Seeing the need for village people to understand their medical issues and what medical options are available to them since 2011 we have been extending our reach into the more remote villages where women especially continue to have less access to medical care. Twice a week our clinic team packs up and drives to remote villages in the areas covered by our Single Women’s programme. Our programme aims to give health education with primary consultation for a limited number of needy patients. Serious and chronic cases are referred to the Nishtha clinic or specialised hospitals. A great deal can be done through passing on a little understanding of how the body works, what people can do to avoid getting sick and when and when not to use antibiotics.

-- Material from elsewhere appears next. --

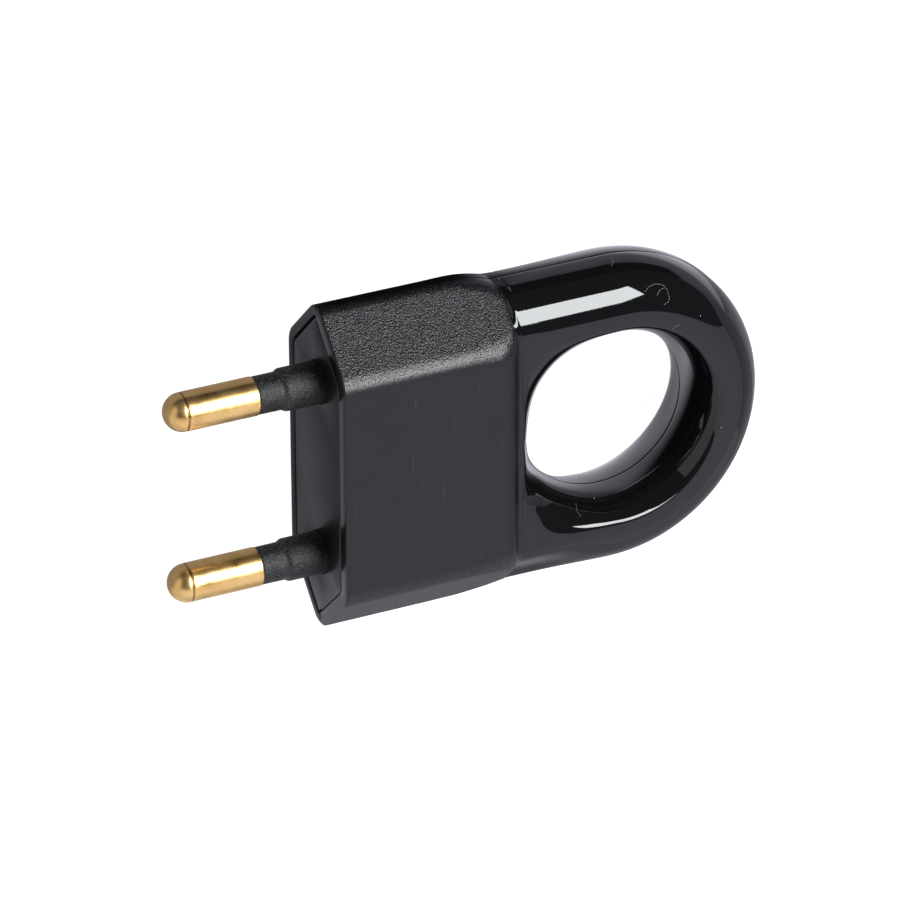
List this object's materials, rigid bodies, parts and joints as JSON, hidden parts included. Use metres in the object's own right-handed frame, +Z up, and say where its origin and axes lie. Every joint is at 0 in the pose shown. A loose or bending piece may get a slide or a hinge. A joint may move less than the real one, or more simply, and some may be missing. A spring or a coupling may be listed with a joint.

Nishtha Outreach Clinic Annual Data 2019-20


Herbal Medicines

Herbal Medicines

We have an active programme to make medicines from locally grown herbs. We make an effective cough mixture from plantain, Calendula ointmen from flowers grown in the clinic garden mixed with beeswax. Trifla, a powder for digestive ailments is made from three tree seeds: hara, bera and amla and geloi (a creeper plant) is used for blood production. A popular treatment for constipation is made from jamun, banana and mango seed and a massage oil for joint pain from camphor oil, datura leaves, garlic and other ingredients all boiled together.


Medical volunteers and Interns

Medical volunteers and Interns

We are regularly joined in the clinic by medical interns and volunteer doctors who bring with them valuable new knowledge and extra pairs of hands! We are able to offer interns a valuable experience of holistic primary health care and in return they are a great help to us in the clinics and assisting keeping good records of our pharmacy. Volunteer doctors and visiting consultants are very welcome to assist us in keeping up the standard of our practice and developing new fields.


School Nutrition Programme

School Nutrition Programme

Child nutrition is a crucial issue which effects growth, performance in school and future opportunities for children. In India, around 46 per cent of all children below the age of three are too small for their age, 47 per cent are underweight and at least 16 per cent are wasted. Many of these children are severely malnourished. In our local area we can see this is true – even when parents are earning, the cost of food is increasing so rapidly that child nutrition suffers. Malnourishment effects children’s disease resistance and causes them to under achieve in school.

Integral to our work to upgrade the health of the village, since 1998 we have been running a school nutrition programme which continues to be very successful in the village school. Nishtha augments the very basic meal provided by the Government by providing oil or ghee as a cooking medium, some spices and extra dals and beans but particularly a good range of nutritious vegetables and fruits for the children. The result in the Rakkar school is evident and the children there are growing well and the standard of the school has improved. As more children in the local area are being drawn to Private schools which off better facilities and study in English from an early age Nishtha is now turning towards the less endowed mountain communities on the mountain behind us adopting a small primary school called Samlekanath and the school in the village of Chatwan which has 65 children plus a baby crèche. Being more remote, these schools have less access to supplies and are therefore more in need of help.

Nishtha School Nutrition Summary 2019-20


Combating Water Borne Disease

Combating Water Borne Disease

Filtered drinking water is available from the clinic from three filtration and purification systems set up at strategic points in the village and in the school. They each provide 500 litres of clean water every 24 hours. Tapping points are provided from which water is collected by the children every evening and taken to their homes. In 2012 two more systems have been installed near the remote mountain schools we now visit weekly. Each spring, to avoid the otherwise inevitable gastro-intestinal epidemics we conduct house to house awareness campaigns to remind people that the piped water comes directly from the river and cannot be relied upon. We also work to inform people about hygiene and flies, especially in homes where there are young children.